Cette exemption française concerne aussi les laboratoires pharmaceutiques. « Le fabricant d'un médicament ne peut davantage être tenu pour responsable des dommages résultant de l'utilisation d'un médicament, ajoute l'article 3110-3, lorsque cette utilisation a été recommandée ou exigée par le ministre chargé de la santé. »


Immunité judiciaire


Outre-Atlantique, le même type d'impunité judiciaire a été décrété aux Etats-Unis le 15 juin 2009. L'amendement signé par Kathleen Sebelius, la ministre de la Santé et des Services sociaux de l'administration Obama, garantit l'immunité aux services de la santé ainsi qu'aux laboratoires fabriquant le Tamiflu, le Relenza (deux antiviraux utilisés dans le traitement des grippes aviaire et porcine, mais dont l'efficacité reste contestée, ndr), les vaccins à venir anti-pandémie H1N1 et « les adjuvants qui leur seront associés ». De quoi prémunir l'ensemble des intervenants de la chaine pharmaco-chimique de tout éventuel procès ruineux en cas de scandales sanitaires dus à l'injection des vaccins.



Ce « parapluie doré » date en fait des années Bush. Le Public Readiness and Emergency Preparedness Act (PREPA), passé en décembre 2005, s'applique déjà aux vaccins H5N1, H2, H6 et H9. Dans le cadre du PREPA, la responsabilité judiciaire des fabricants et des soignants est dégagée dans le cas d'un traitement visant une « urgence de santé publique ». Cette immunité inclut une forme de « sanctuarisation financière », puisque les fabricants sont préservés de toutes demande de dommages et intérets.



Le PREP Act a fait l’objet d'une bataille farouche, les compagnies pharmaceutiques menaçant de ne plus produire de nouveaux vaccins sans l'adoption préalable de cette loi.



Un exécutif aux pouvoirs étendus


Ces régimes d'exception ne s'arrêtent pas aux seuls bénéfices des industriels ou des autorités sanitaires. Elle accorde aussi des pouvoirs spéciaux à l’exécutif en cas d'épidémie ou de pandémie de grippe A. Un projet de loi en ce sens a été adopté en Belgique le 22 septembre dernier. En France, le Syndicat de la Magistrature refuse le plan du ministère de la justice en cas de pandémie de grippe H1N1, qualifiant les propositions faites en vue de limiter la diffusion du virus de « dispositif liberticide ».
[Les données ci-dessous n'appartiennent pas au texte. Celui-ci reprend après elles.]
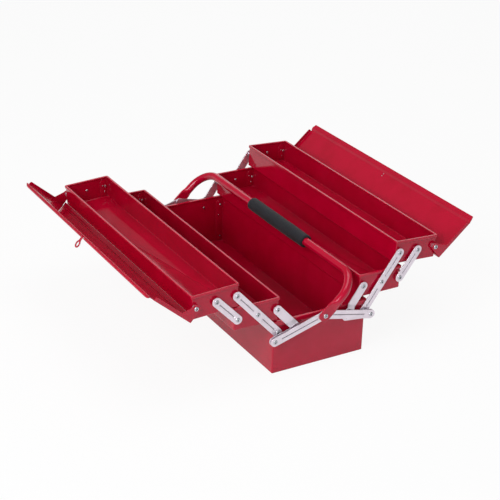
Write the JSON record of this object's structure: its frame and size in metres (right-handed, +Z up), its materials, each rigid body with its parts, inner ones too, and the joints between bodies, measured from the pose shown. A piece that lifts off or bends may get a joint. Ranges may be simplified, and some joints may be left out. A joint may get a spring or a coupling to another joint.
{
  "type": "cantilever tool box",
  "caption": "Steel cantilever tool box: a base bin, paired trays on link arms that fold out to both sides, hinged lids, hasp and a folding carry handle.",
  "frame": {"origin": "middle of the base bin's underside, on the surface it stands on", "axes": "+X along the length towards the near end, +Y across towards the right-hand trays, +Z up"},
  "size_m": [0.5796, 0.6754, 0.2227],
  "materials": {
    "red_enamel": "gloss",
    "zinc_plate": "satin",
    "rivet_steel": "satin",
    "foam_grip": "matte"
  },
  "bodies": {
    "base": {"base_bin": "red_enamel", "base_pivot_rivets": "rivet_steel", "base_crank_rivets": "rivet_steel", "base_spacers": "zinc_plate"},
    "left_long_links": {"near_left_long_link": "zinc_plate", "far_left_long_link": "zinc_plate"},
    "left_cranks": {"near_left_crank": "zinc_plate", "far_left_crank": "zinc_plate", "left_crank_rivets": "rivet_steel", "left_crank_washers": "zinc_plate"},
    "left_lower_tray": {"left_lower_tray": "red_enamel", "left_lower_tray_rivets": "rivet_steel", "left_lower_tray_washers": "zinc_plate"},
    "left_upper_tray": {"left_upper_tray": "red_enamel", "left_upper_tray_rivets": "rivet_steel", "left_upper_tray_washers": "zinc_plate", "left_lid_rivets": "rivet_steel"},
    "left_outer_links": {"near_left_outer_link": "zinc_plate", "far_left_outer_link": "zinc_plate"},
    "left_lifting_bars": {"near_left_lifting_bar": "zinc_plate", "far_left_lifting_bar": "zinc_plate"},
    "right_long_links": {"near_right_long_link": "zinc_plate", "far_right_long_link": "zinc_plate"},
    "right_cranks": {"near_right_crank": "zinc_plate", "far_right_crank": "zinc_plate", "right_crank_rivets": "rivet_steel", "right_crank_washers": "zinc_plate"},
    "right_lower_tray": {"right_lower_tray": "red_enamel", "right_lower_tray_rivets": "rivet_steel", "right_lower_tray_washers": "zinc_plate"},
    "right_upper_tray": {"right_upper_tray": "red_enamel", "right_upper_tray_rivets": "rivet_steel", "right_upper_tray_washers": "zinc_plate", "right_lid_rivets": "rivet_steel"},
    "right_outer_links": {"near_right_outer_link": "zinc_plate", "far_right_outer_link": "zinc_plate"},
    "right_lifting_bars": {"near_right_lifting_bar": "zinc_plate", "far_right_lifting_bar": "zinc_plate"},
    "handle": {"handle_tube": "red_enamel", "handle_grip": "foam_grip", "handle_rivets": "rivet_steel"},
    "left_lid": {"left_lid": "red_enamel", "hasp_bracket": "red_enamel", "hasp_hinge_pin": "rivet_steel"},
    "right_lid": {"right_lid": "red_enamel", "lid_staple": "zinc_plate"},
    "hasp": {"hasp_loop": "red_enamel"}
  },
  "joints": [
    {"name": "fold", "type": "hinge", "parent": "base", "child": "left_long_links", "pos_m": [0, -0.09, 0.084], "axis": [-1, 0, 0], "range_deg": [0, 83.77]},
    {"name": "left_crank_turn", "type": "hinge", "parent": "base", "child": "left_cranks", "pos_m": [0, -0.0505, 0.084], "axis": [-1, 0, 0], "range_deg": [0, 83.79]},
    {"name": "left_lower_tray_level", "type": "hinge", "parent": "left_long_links", "child": "left_lower_tray", "pos_m": [0, -0.13148, 0.12927], "axis": [1, 0, 0], "range_deg": [0, 83.79]},
    {"name": "left_upper_tray_level", "type": "hinge", "parent": "left_long_links", "child": "left_upper_tray", "pos_m": [0, -0.17296, 0.17454], "axis": [1, 0, 0], "range_deg": [0, 80.79]},
    {"name": "left_outer_link_turn", "type": "hinge", "parent": "left_lower_tray", "child": "left_outer_links", "pos_m": [0, -0.17098, 0.12927], "axis": [-1, 0, 0], "range_deg": [0, 85.09]},
    {"name": "right_fold", "type": "hinge", "parent": "base", "child": "right_long_links", "pos_m": [0, 0.09, 0.084], "axis": [1, 0, 0], "range_deg": [0, 76.79]},
    {"name": "right_crank_turn", "type": "hinge", "parent": "base", "child": "right_cranks", "pos_m": [0, 0.0505, 0.084], "axis": [1, 0, 0], "range_deg": [0, 76.79]},
    {"name": "right_lower_tray_level", "type": "hinge", "parent": "right_long_links", "child": "right_lower_tray", "pos_m": [0, 0.12565, 0.13399], "axis": [-1, 0, 0], "range_deg": [0, 76.79]},
    {"name": "right_upper_tray_level", "type": "hinge", "parent": "right_long_links", "child": "right_upper_tray", "pos_m": [0, 0.16131, 0.18397], "axis": [-1, 0, 0], "range_deg": [0, 73.79]},
    {"name": "right_outer_link_turn", "type": "hinge", "parent": "right_lower_tray", "child": "right_outer_links", "pos_m": [0, 0.16515, 0.13399], "axis": [1, 0, 0], "range_deg": [0, 77.9]},
    {"name": "left_bar_turn", "type": "hinge", "parent": "left_cranks", "child": "left_lifting_bars", "pos_m": [0, -0.10009, 0.07209], "axis": [1, 0, 0], "range_deg": [0, 116.89]},
    {"name": "right_bar_turn", "type": "hinge", "parent": "right_cranks", "child": "right_lifting_bars", "pos_m": [0, 0.10117, 0.07823], "axis": [-1, 0, 0], "range_deg": [0, 113.38]},
    {"name": "handle_swing", "type": "hinge", "parent": "left_lifting_bars", "child": "handle", "pos_m": [0, -0.00025, 0.10125], "axis": [1, 0, 0], "range_deg": [0, 95]},
    {"name": "left_lid_hinge", "type": "hinge", "parent": "left_upper_tray", "child": "left_lid", "pos_m": [0, -0.25185, 0.1704], "axis": [-1, 0, 0], "range_deg": [0, 136.2]},
    {"name": "right_lid_hinge", "type": "hinge", "parent": "right_upper_tray", "child": "right_lid", "pos_m": [0, 0.2402, 0.17984], "axis": [1, 0, 0], "range_deg": [0, 136.2]},
    {"name": "hasp_hinge", "type": "hinge", "parent": "left_lid", "child": "hasp", "pos_m": [0, -0.33725, 0.20752], "axis": [-1, 0, 0], "range_deg": [0, 94]}
  ],
  "couplings": [
    {"joint": "left_crank_turn", "follows": "fold", "ratio": 1},
    {"joint": "left_lower_tray_level", "follows": "fold", "ratio": 1},
    {"joint": "left_upper_tray_level", "follows": "fold", "ratio": 0.96419},
    {"joint": "left_outer_link_turn", "follows": "fold", "ratio": 1.0155},
    {"joint": "right_fold", "follows": "fold", "ratio": 0.91644},
    {"joint": "right_crank_turn", "follows": "fold", "ratio": 0.91644},
    {"joint": "right_lower_tray_level", "follows": "fold", "ratio": 0.91644},
    {"joint": "right_upper_tray_level", "follows": "fold", "ratio": 0.88063},
    {"joint": "right_outer_link_turn", "follows": "fold", "ratio": 0.92969},
    {"joint": "left_bar_turn", "follows": "fold", "ratio": 1.3951},
    {"joint": "right_bar_turn", "follows": "fold", "ratio": 1.3532}
  ]
}
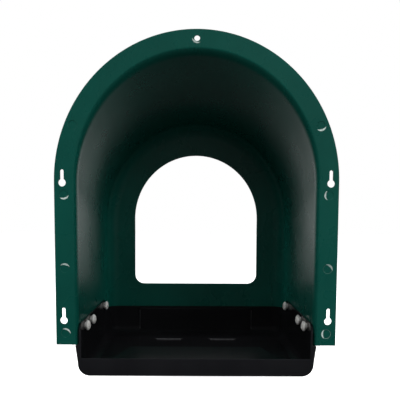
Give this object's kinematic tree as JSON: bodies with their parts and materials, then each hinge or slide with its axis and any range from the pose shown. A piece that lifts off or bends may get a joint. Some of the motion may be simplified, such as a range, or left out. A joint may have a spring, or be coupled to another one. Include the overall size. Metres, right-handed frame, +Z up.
{
  "type": "wall-hung poultry nest box",
  "caption": "Wall-hung nest box: arched moulded hood with a flanged open mouth, arched hen entry in its front wall, and a black litter tray bolted between its side walls.",
  "frame": {"origin": "on the wall plane, midway between the four keyhole head circles of the flange", "axes": "+X along the wall to the right as seen from the wall side, +Y away from the wall towards the hen entry, +Z up"},
  "size_m": [0.352, 0.263, 0.4276],
  "materials": {
    "hood_green": "satin moulded polypropylene, dark green",
    "tray_black": "moulded polypropylene, black with a soft shine",
    "nylon_white": "natural white nylon"
  },
  "bodies": {
    "hood": {"hood": "hood_green"},
    "tray": {"tray": "tray_black", "washer_left_near": "nylon_white", "washer_left_middle": "nylon_white", "washer_left_far": "nylon_white", "washer_right_near": "nylon_white", "washer_right_middle": "nylon_white", "washer_right_far": "nylon_white", "nut_left_near": "nylon_white", "nut_left_middle": "nylon_white", "nut_left_far": "nylon_white", "nut_right_near": "nylon_white", "nut_right_middle": "nylon_white", "nut_right_far": "nylon_white"},
    "screw_left_near": {"screw_left_near": "nylon_white"},
    "screw_left_middle": {"screw_left_middle": "nylon_white"},
    "screw_left_far": {"screw_left_far": "nylon_white"},
    "screw_right_near": {"screw_right_near": "nylon_white"},
    "screw_right_middle": {"screw_right_middle": "nylon_white"},
    "screw_right_far": {"screw_right_far": "nylon_white"}
  },
  "joints": [
    {"name": "tray_drop", "type": "slide", "parent": "hood", "child": "tray", "axis": [0, 0, -1], "range_m": [0, 0.06]},
    {"name": "screw_left_near_turn", "type": "hinge", "parent": "tray", "child": "screw_left_near", "pos_m": [-0.1475, 0.035, -0.0985], "axis": [-1, 0, 0], "continuous": true},
    {"name": "screw_left_middle_turn", "type": "hinge", "parent": "tray", "child": "screw_left_middle", "pos_m": [-0.1475, 0.0795, -0.0985], "axis": [-1, 0, 0], "continuous": true},
    {"name": "screw_left_far_turn", "type": "hinge", "parent": "tray", "child": "screw_left_far", "pos_m": [-0.1475, 0.2, -0.0985], "axis": [-1, 0, 0], "continuous": true},
    {"name": "screw_right_near_turn", "type": "hinge", "parent": "tray", "child": "screw_right_near", "pos_m": [0.1475, 0.035, -0.0985], "axis": [1, 0, 0], "continuous": true},
    {"name": "screw_right_middle_turn", "type": "hinge", "parent": "tray", "child": "screw_right_middle", "pos_m": [0.1475, 0.0795, -0.0985], "axis": [1, 0, 0], "continuous": true},
    {"name": "screw_right_far_turn", "type": "hinge", "parent": "tray", "child": "screw_right_far", "pos_m": [0.1475, 0.2, -0.0985], "axis": [1, 0, 0], "continuous": true}
  ]
}
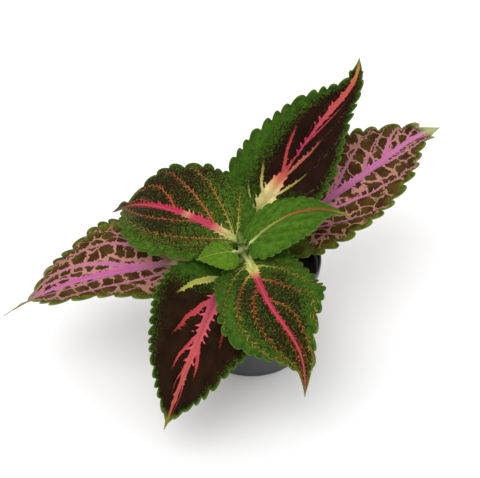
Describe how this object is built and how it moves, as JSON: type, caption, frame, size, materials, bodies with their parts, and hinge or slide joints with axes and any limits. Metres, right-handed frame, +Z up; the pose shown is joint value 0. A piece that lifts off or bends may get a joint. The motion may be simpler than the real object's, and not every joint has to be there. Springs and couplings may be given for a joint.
{
  "type": "potted coleus",
  "caption": "Bushy coleus with large toothed, patterned leaves in opposite pairs on a short square stem, standing in soil in a round plastic nursery pot.",
  "frame": {"origin": "centre of the pot's flat foot, on the surface that it stands on", "axes": "+Z up along the pot's axis, -Y towards the viewer's side of the plant, +X to the viewer's right"},
  "size_m": [0.3887, 0.3075, 0.1954],
  "materials": {
    "pot": "dark grey, satin",
    "soil": "dark, loose and matt",
    "stem": "pale green, finely hairy",
    "leaf_right": "pink net over olive, finely hairy",
    "leaf_left": "pink net over olive, finely hairy",
    "leaf_back": "maroon with a green edge, finely hairy",
    "leaf_front_left": "chocolate with a green edge, finely hairy",
    "leaf_front": "green with red and yellow veins, finely hairy",
    "leaf_back_left": "dark and speckled, finely hairy",
    "young_leaf_right": "fresh green, finely hairy",
    "young_leaf_left": "yellow green, finely hairy"
  },
  "bodies": {
    "root": {"pot": "pot", "soil": "soil", "stem": "stem", "leaf_right": "leaf_right", "leaf_left": "leaf_left", "leaf_back": "leaf_back", "leaf_front_left": "leaf_front_left", "leaf_front": "leaf_front", "leaf_back_left": "leaf_back_left", "young_leaf_right": "young_leaf_right", "young_leaf_left": "young_leaf_left"}
  },
  "joints": []
}
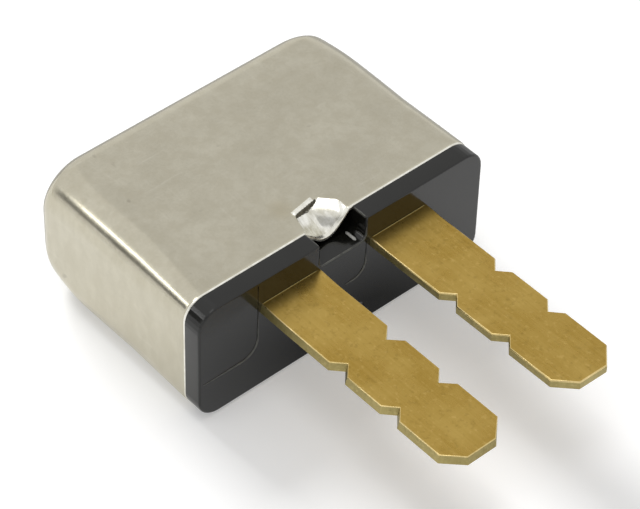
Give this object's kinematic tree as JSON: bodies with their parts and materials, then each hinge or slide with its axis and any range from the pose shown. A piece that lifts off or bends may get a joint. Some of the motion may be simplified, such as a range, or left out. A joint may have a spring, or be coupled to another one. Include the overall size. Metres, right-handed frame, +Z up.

Les propositions du gouvernement français, formulées en juillet 2009, envisage de confier les audiences pénales à un seul magistrat, de généraliser les débats sous huit clos. Et, lors d’une garde à vue, de ne permettre de voir son avocat qu’à la 24e heure de détention et non au début. Les délais de détention provisoire pourraient aussi être prolongés de 4 à 6 mois sans audience ni débat devant le juge.

Autant de mesures qui témoignent selon le Syndicat de la magistrature de la « volonté de créer une justice d’exception par ordonnances gouvernementales, sans débat démocratique » cite le Point.



Ces inquiétudes font écho à l’analyse du médecin et député socialiste Jean-Marie Le Guen, également président de l'Assistance Publique-Hôpitaux de Paris (AP-HP), dénonce justement une gestion des décisions prises sous le sceau du « secret défense ».



En février 2009, dans son avis sur les « questions éthiques soulevées par une possible pandémie grippale », le Comité Consultatif National d'Ethique (CCNE) précise en réponse à la saisine de l’AP-HP faite en juillet 2007 (au temps de la grippe aviaire) que « si le CCNE est bien conscient que ces restrictions aux libertés fondamentales pourraient s’avérer nécessaires, il attire l’attention sur le danger qu’il y aurait à les étendre au-delà de ce qui est nécessaire à la lutte contre la pandémie grippale (…) l’état d’urgence sanitaire ne dispense pas du respect de la vie privée des personnes et de la confidentialité des informations relatives à leur santé ».